Post-Treatment Assessment and Long-Term Lawn Resilience
Check how well treatment worked 72–96 hours later by repeating the soap flush test in five random 1-sq-ft spots per acre. Good control cuts live larvae by at least 90% in that window. If counts stay high, look at your application method—common issues include using too little spray (<2 gal/1000 sq ft), clogged nozzles, or not getting spray down into the thatch. For bare or damaged areas, re-seed with endophyte-enhanced grasses like ‘Titan’ tall fescue. The fungi living inside these grasses make alkaloids that cut larval feeding by up to 60%, based on Rutgers University Turfgrass Program field studies.
“Fall armyworm management isn’t about eradication—it’s about tipping the ecological balance in favor of healthy turf. Consistent monitoring, precise timing, and respect for natural enemies are what separate sustainable control from reactive crisis response.” — Dr. David Held, Professor of Entomology, Auburn University (2023)

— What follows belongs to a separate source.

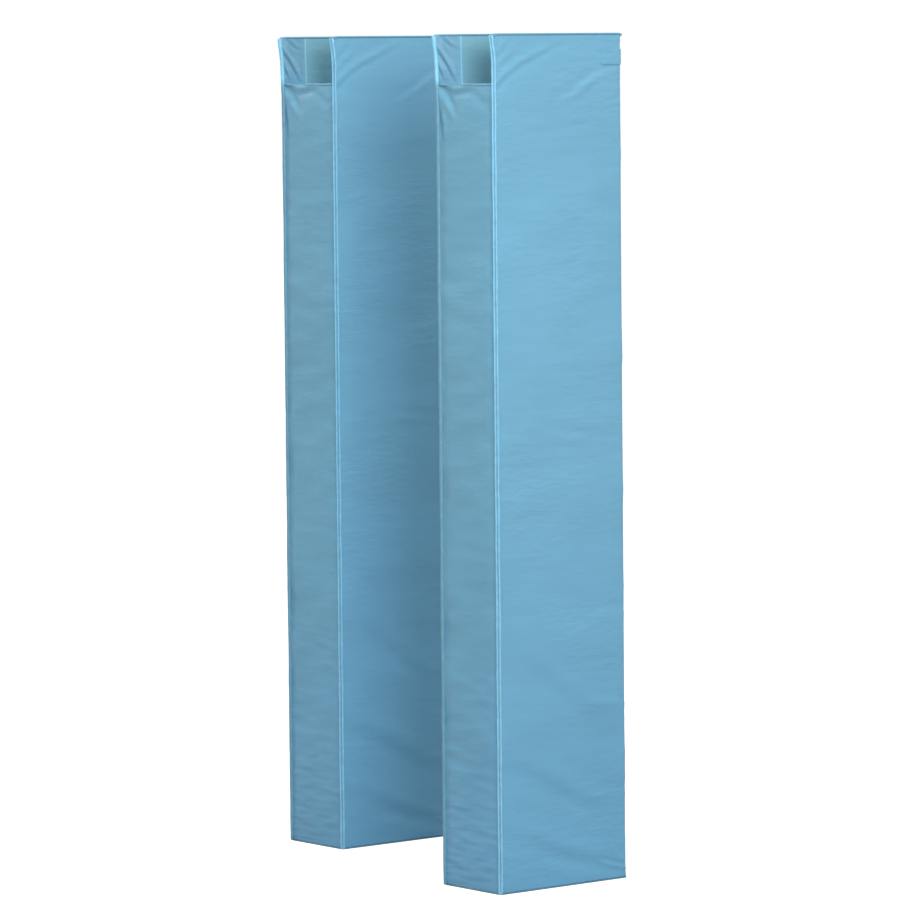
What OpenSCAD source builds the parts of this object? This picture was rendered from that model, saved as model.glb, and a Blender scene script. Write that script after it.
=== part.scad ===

Keep a seasonal log of every treatment—date, product, active ingredient, rate, and what you saw happen. That helps you adjust next time and gives useful info to your county extension agent. For current regional updates, check the Southeastern IPM Center’s Fall Armyworm Dashboard. It pulls together weather forecasts, trap data from USDA’s National Pest Monitoring System, and scouting reports from land-grant universities including the University of Georgia, North Carolina State University, and the University of Arkansas Division of Agriculture.
Mark key dates on a 12-month calendar: adult moths usually start flying when nighttime temps stay above 60°F for three nights straight; eggs hatch 3–5 days later; and the first signs of turf damage appear 7–10 days after hatch. In coastal South Carolina, moth flights peak July 10–25 each year; in central Ohio, it’s more like August 15–30. Use NOAA’s Climate Prediction Center outlooks and your state’s extension alerts to stay in sync.
Thatch matters: dethatch mechanically when depth hits 0.75 inches—measure with a utility knife and ruler pushed straight into the soil. Core aerate twice a year—once in spring (April–May) and again in early fall (September)—to boost soil oxygen and microbial activity, which speeds up natural breakdown of thatch. Skip broad-spectrum fungicides during armyworm outbreaks. They also knock back helpful fungi like Beauveria bassiana, which normally kills about 15% of larvae in untreated plots (University of Florida IFAS, 2021).
Think about what’s around your lawn: turf next to corn or sorghum fields faces 3–5 times higher risk. Adults lay most of their eggs on grassy weeds and cereal crops before moving to lawns. A simple 10-foot mowed strip along farm borders—and pulling out volunteer grasses like crabgrass and foxtail—cuts larval colonization by 42%, according to a 3-year trial across 17 suburban lawns in North Carolina’s Piedmont region.
Good fall armyworm management comes down to steady observation, using science-based thresholds, and combining several approaches—not just reaching for a spray bottle. When university-backed tools guide your decisions—from tracking degree-days to rotating products—your lawn doesn’t just bounce back. It holds its ground.